ここ数日あまり見ないようにしていたTwitterをどうしても、今日みたいなずっと家にいる日は見てしまうわけで、ずいぶん嫌なニュースが目に入って、気が滅入った。わたしは少なくとも根っからの異性愛者ではないだろうし、他所のイエに嫁いで子供産んで旦那の金と地位のもとで生活する、みたいなこと全然できないししたくないし考えたこともない、という自分についての認識はここのところはっきりしてきた、けれど、政治家の人たちの言う「LGBT」みたいなその言葉にぜんぜん当てはまるような気はしなくて、私だけでなくまわりのそういう人たちのことも含めて、誰のなにのことがそう呼称され言及されているのか、よくわからないし、まったく非現実的な感覚をおぼえる。もともとどんな観点にしろソーシャルの「みんな」の側に自分がいる、と思ったことは、いままでのどのコミュニティでもほとんどなかったから、当然国もそうだし、そんなもんだろう、と思ってきたし、そういう意味での衝撃は全然なかったけれど、諦めることに慣れてしまったから、歯向かう元気すら今日みたいな日にはなくて、ただ隠居したい、社会と隔絶したい、人の集団のあるところにいたくない、少数の好きな人たち個人個人とだけ関わりをもちたい、そうしてなんとしても言いなりにだけはならずに死にたい、と考えてしまったりもする。

 

LiSAの初期のMVのブルーレイを最近買ったので、それを見ていた。ほんとうは授業動画を見るべきだけど、そうしてしまった。それで気づいたことには、LiSAがきている服、わたしの好きだった系統の女児服にすごく似ている、ということ。
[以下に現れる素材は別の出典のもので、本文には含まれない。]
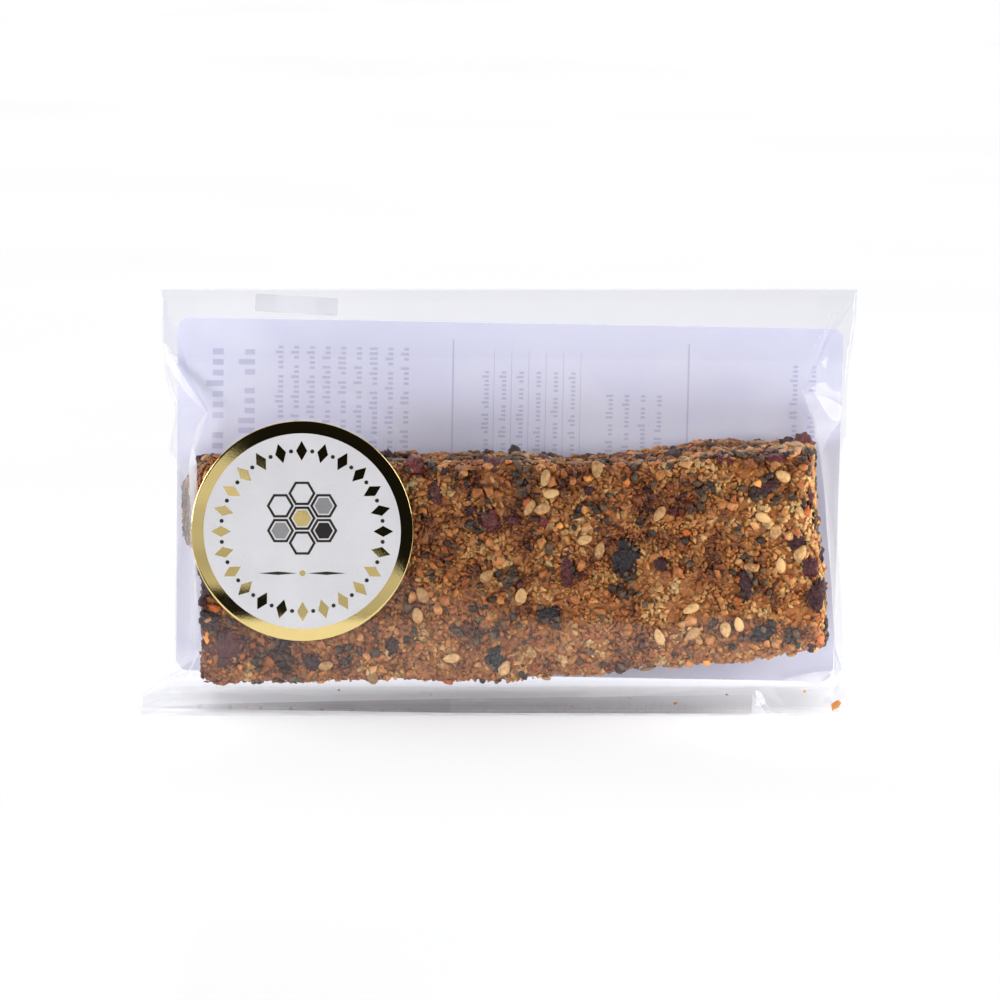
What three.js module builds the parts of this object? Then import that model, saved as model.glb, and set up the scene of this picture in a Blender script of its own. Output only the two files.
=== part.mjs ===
// A granola bar sealed in a clear film bag, standing on the bag's folded base.
// Millimetres: +X runs along the bar to its right end, -Y is the front, +Z is up.
// The origin is on the floor, in the middle of the pack's box.
import * as THREE from 'three';

// The bag is a side-gusset film bag. It is flat at the top, where it is folded over to the back,
// and opened out by the bar lower down.
const BAG = {
  top: 75.0,          // height of the folded top edge
  back: 12.4,         // the back film is flat, held by the label
  foldDepth: 1.0,     // thickness of the folded top edge
  flapDrop: 13.2,     // the folded-over flap reaches this far down the back
  flapRelief: 0.3,    // the flap stands proud of the back film
  frontFoot: -12.3,   // the front film meets the floor here
  lean: 0.035,        // the front film leans back this much per millimetre of height
  seamHeight: 1.6,    // the rolled seam along the foot of the front
  seamBulge: 0.93,
  pocketDip: 0.7,     // the film sinks in between the seam and the bar's lower edge
  backRound: 1.0,     // rounding of the lower back edge
};

// The bar inside fills the front film from its lower edge to its upper edge.
const BAR = { left: -54.0, right: 58.5, leftBottom: 5.4, rightBottom: 11.5, shoulder: 46.9 };

const STICKER = { radius: 20.0, x: -35.6, z: 33.8, thickness: 0.15, sides: 96 };
const LABEL = { width: 122.8, height: 66.4, x: 1.4, z: 35.3, corner: 2.2, thickness: 0.2, turn: 0.018 };
const TAB = { width: 15.2, height: 3.3, x: -37.5, z: 71.9, thickness: 0.15, turn: 0.06 };
const GAP = 0.3;      // clear space between touching pieces

// How finely the film is divided: along the front, through the depth, and up between the creases
const GRID = { across: 36, side: 6, rowStep: 2.7 };

// Heights where the film is creased. The flap's lower edge is one of them, as a step.
const FLAP_EDGE = BAG.top - BAG.flapDrop;
const CREASES = [
  0, 0.4, 0.8, 1.2, BAG.seamHeight, 4.0, 5.2, 8.7, 10.8, 14.6, 41.8, 44.7, BAR.shoulder, 48.3, 50.7,
  53.7, 56.5, 59.3, FLAP_EDGE, FLAP_EDGE + 0.5, 66.2, 69.0, 73.0, BAG.top,
];

// A line of straight stretches through [height, value] pairs, read at any height
function profile(points) {
  return (height) => {
    const upper = points.findIndex(([h]) => h >= height);
    if (upper === 0) return points[0][1];
    if (upper === -1) return points[points.length - 1][1];
    const [h0, v0] = points[upper - 1];
    const [h1, v1] = points[upper];
    return v0 + (v1 - v0) * (height - h0) / (h1 - h0);
  };
}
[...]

私は母や祖母の趣味で、お嬢さんという感じを演出されがちだったし、襟付きの清楚なワンピースなどを着せられがちで、実際そういうののほうがよく似合っていたけれど、ほんとうは、カラフルでふわふわキラキラな、自分に似合わない感じのするポップで装飾過多でごちゃごちゃしたものがすごく好きだった。初期LiSAの服装はまさにそれだった。まだわたしの中に女児が生きている。

LiSAが「L.MiraのMVを撮るにあたって、ストリップを見てエロい表現を研究した」とラジオで喋ってた、という2014年ぐらいの情報を見つけて、それをふまえて例のMVを見てみると、たしかにストリップ的な所作、表現が見られたので、LiSA本当に信用できる、と思ったし、反対に、私がストリップに惹かれるのも必然だったのだ、という方面の納得もした。LiSAのライブでのステージパフォーマンスは、アンチにもファンにも「まるでストリップだ」と言われているのを何回か目にしてきたけれど、事実そうかもしれない、他の歌手?やアイドルはああいう表現しない、いや冷静に考えたら、するわけないのかも。ただ、わたしはそういうものだと思ったし、それがLiSAの曲とパフォーマンスを表現するのにひとつ相応しいやり方だとも思っていたし、自然に受け入れ、それのことを指して、最高だと熱狂してもいた。「まるでストリップみたいだ」は否定の意味合いで言っているのだろうが、すごい褒め言葉だと思う。身体を堂々と晒し、魅惑し、美しく魅せる、それも婉曲的な表現でなく、わりと露骨に。性的メッセージを隠して忍ばせるのでなく、逆手にとって大っぴらにする姿勢。そういうパフォーマンス、スタンス自体がわたしの心の中に輝かしいビジョンとしてうつったということは、自分でもかなり納得のいくことだった。